Non-ADI lenders - Money in offset - will/should we refinance?

I have my loan with loans.com.au which I've always felt safe with. I have a significant amount of money in my offset account. It's not an ADI so there's no government guarantee for the money in offset.

I'm sure there's a lot of us in similar situations.

Would you refinance now to an ADI in preparation for complete economic breakdown? Is it too soon/ over reaction or prudent? Are you also in the same boat and thinking along the same lines?

I could just take out the money and deposit in a bank but then my interest would sky rocket so may as well refinance.

Comments

  • Shift it

  • I'm thinking to shift my offset balance away from my mortgage. Interest differential is a consideration - but in my mind, its a cost of knowing its protected as I'm sure buried in the loan documentation, they reserve the right to net off any funds held in an offset against the loan.

    It doesnt change the repayments (just the interest that attributes), but in a less than ideal situation, you end up with less than ideal solutions.

    • I'm sure buried in the loan documentation, they reserve the right to net off any funds held in an offset against the loan.

      Yes that is if they are calling in the loan against you. Not if they are going out of business.

      Again I've explained this in countless other threads on these tiny lenders, it is very unlikely that if they go under, you are going to be very impacted from an operational perspective of the loan. Whoever picks up their loan assets are going to want you to make your repayments and have your offset account as per usual.

      • I'm talking more of a seperation of the rainy day fund (current offset balance). If its offset against the loan by current lender/whoever picks up the loan, then I'm stuffed in terms of a rainy day fund.

        If my offset balance is held with a seperate bank, no-one can offset it. and provided I service the loan, they wont care about any offset balance.

        • I'm talking more of a seperation of the rainy day fund (current offset balance)

          Your true rainy day fund should never be in your working capital mix! :)

  • I'm waiting to see what the banks announce as part of their rate cuts.

    I have a feeling Loans.com.au won't pass on the full rate cut, at which point I'll jump ship to someone like Athena as they seem to be a lot better around passing on the full cuts, although they're taking their time this time around so maybe not so much.
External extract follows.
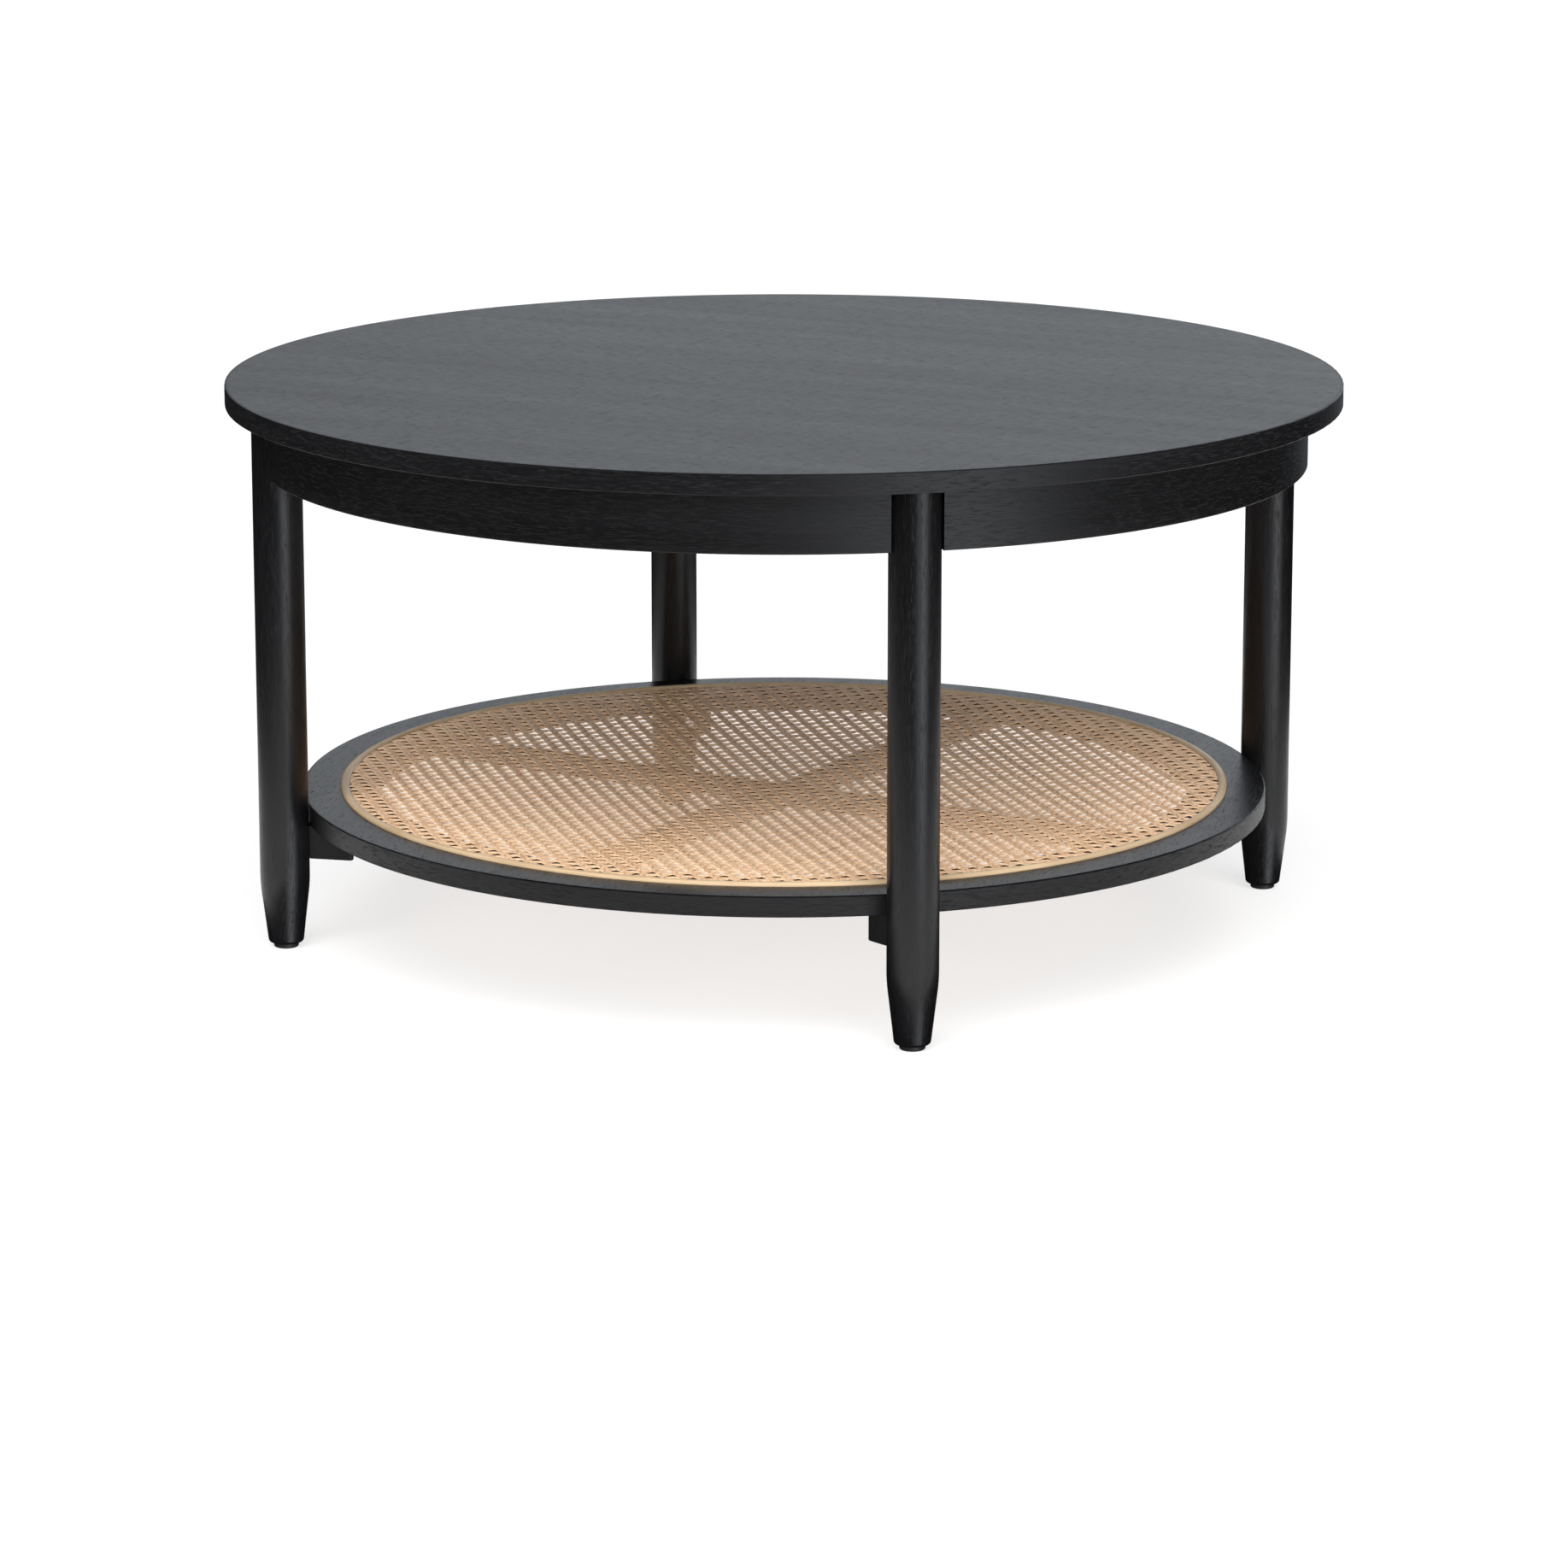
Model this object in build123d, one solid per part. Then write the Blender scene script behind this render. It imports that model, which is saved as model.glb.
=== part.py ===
"""Round coffee table: a veneered top on a curved apron, four round legs and a lower shelf of cane webbing.

Millimetres, Z up. The table stands on Z = 0 with its middle on the Z axis. Its legs stand on the
diagonals, and the two slats of the shelf lie along X and Y. Each sub-part goes to parts/NODE.step.
Parts at a leg are drawn with that leg on the +X axis, then turned about Z to the leg's angle.
"""

import os
from math import cos, pi, sin, sqrt

from build123d import *

# Overall
TABLE_HEIGHT = 450.0
TOP_DIAMETER = 900.0
LEG_ANGLES = (45.0, 135.0, 225.0, 315.0)
APRON_ANGLES = (0.0, 90.0, 180.0, 270.0)
LEG_NAMES = ("ne", "nw", "sw", "se")
APRON_NAMES = ("east", "north", "west", "south")

# Top: a core board, a veneer on each face and a solid band round the edge
TOP_THICKNESS = 16.5
VENEER = 0.6
EDGE_BAND = 2.0
TOP_ARRIS = 0.8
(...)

    But as far as I'm aware - banks have never actually collapsed in Australia, so I don't see why they would at this stage. I'd imagine there are far worse off banks than Loans.com.au as well so I wouldn't personally worry about it going under.
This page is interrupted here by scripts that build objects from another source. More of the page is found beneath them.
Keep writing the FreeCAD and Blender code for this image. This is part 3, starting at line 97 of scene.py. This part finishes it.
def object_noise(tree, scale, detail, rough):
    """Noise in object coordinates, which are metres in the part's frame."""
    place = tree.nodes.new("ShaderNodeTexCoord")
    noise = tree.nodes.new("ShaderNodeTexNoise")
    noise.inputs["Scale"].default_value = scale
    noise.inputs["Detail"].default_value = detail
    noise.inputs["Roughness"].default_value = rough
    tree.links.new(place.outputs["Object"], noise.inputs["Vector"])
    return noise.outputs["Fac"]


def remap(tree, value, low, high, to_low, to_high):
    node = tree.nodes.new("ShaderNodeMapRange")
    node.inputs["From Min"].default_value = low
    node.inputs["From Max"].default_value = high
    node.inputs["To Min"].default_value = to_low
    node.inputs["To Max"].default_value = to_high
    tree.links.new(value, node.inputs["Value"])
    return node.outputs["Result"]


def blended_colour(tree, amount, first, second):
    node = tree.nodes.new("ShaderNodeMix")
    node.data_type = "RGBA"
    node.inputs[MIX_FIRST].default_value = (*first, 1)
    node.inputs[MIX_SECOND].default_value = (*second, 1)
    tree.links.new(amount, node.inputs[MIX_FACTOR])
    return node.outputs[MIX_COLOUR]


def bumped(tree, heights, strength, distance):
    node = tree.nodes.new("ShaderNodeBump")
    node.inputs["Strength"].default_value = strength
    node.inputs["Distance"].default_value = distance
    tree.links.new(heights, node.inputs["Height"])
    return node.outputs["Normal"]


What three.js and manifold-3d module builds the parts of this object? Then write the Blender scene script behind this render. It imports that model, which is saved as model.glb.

  • RAMS effectively collapsed in Australia in 2008 and had to be bought out.

    "Unable to fund itself, RAMS became the first Australian corporate victim to the financial crisis. Other non-bank mortgage lenders also came under pressure as global securitisation markets effectively shut down."
    https://www.stubbornmule.net/2008/10/australia-and-the-gfc/

    The only people who lost out were the new shareholders after RAMS was floated on the stock market right before the collapse. Ouch.

    I'm looking at Athena to refinance and am not sure if they're strong enough to survive this crisis. Nothing against Athena, but if you're making mortgage backed securities and selling them on short term markets so you can lend money to people for 30 years, if the market freezes up or customers lose faith in the securities because house prices have started to fall, the lender is in trouble. Higher costs would have to be passed onto borrowers.

  • Not sure if this gives you any comfort, but LCA's parent company Firstmac made it through the GFC without any handouts. If you're that worried, can you shift your funds from your offset account into the loan itself, and then redraw what you need when you need it?

    • I do think it's unlikely but who the f knows what the next 6 months will look like.

      Don't want to put the money into the loan because even though it's my home now, I know I won't want to live here for forever. Either I'll sell or it'll become my investment property, in which case it'll screw me tax wise.

      I think I'm going to move my cash or refinance just to have peace of mind.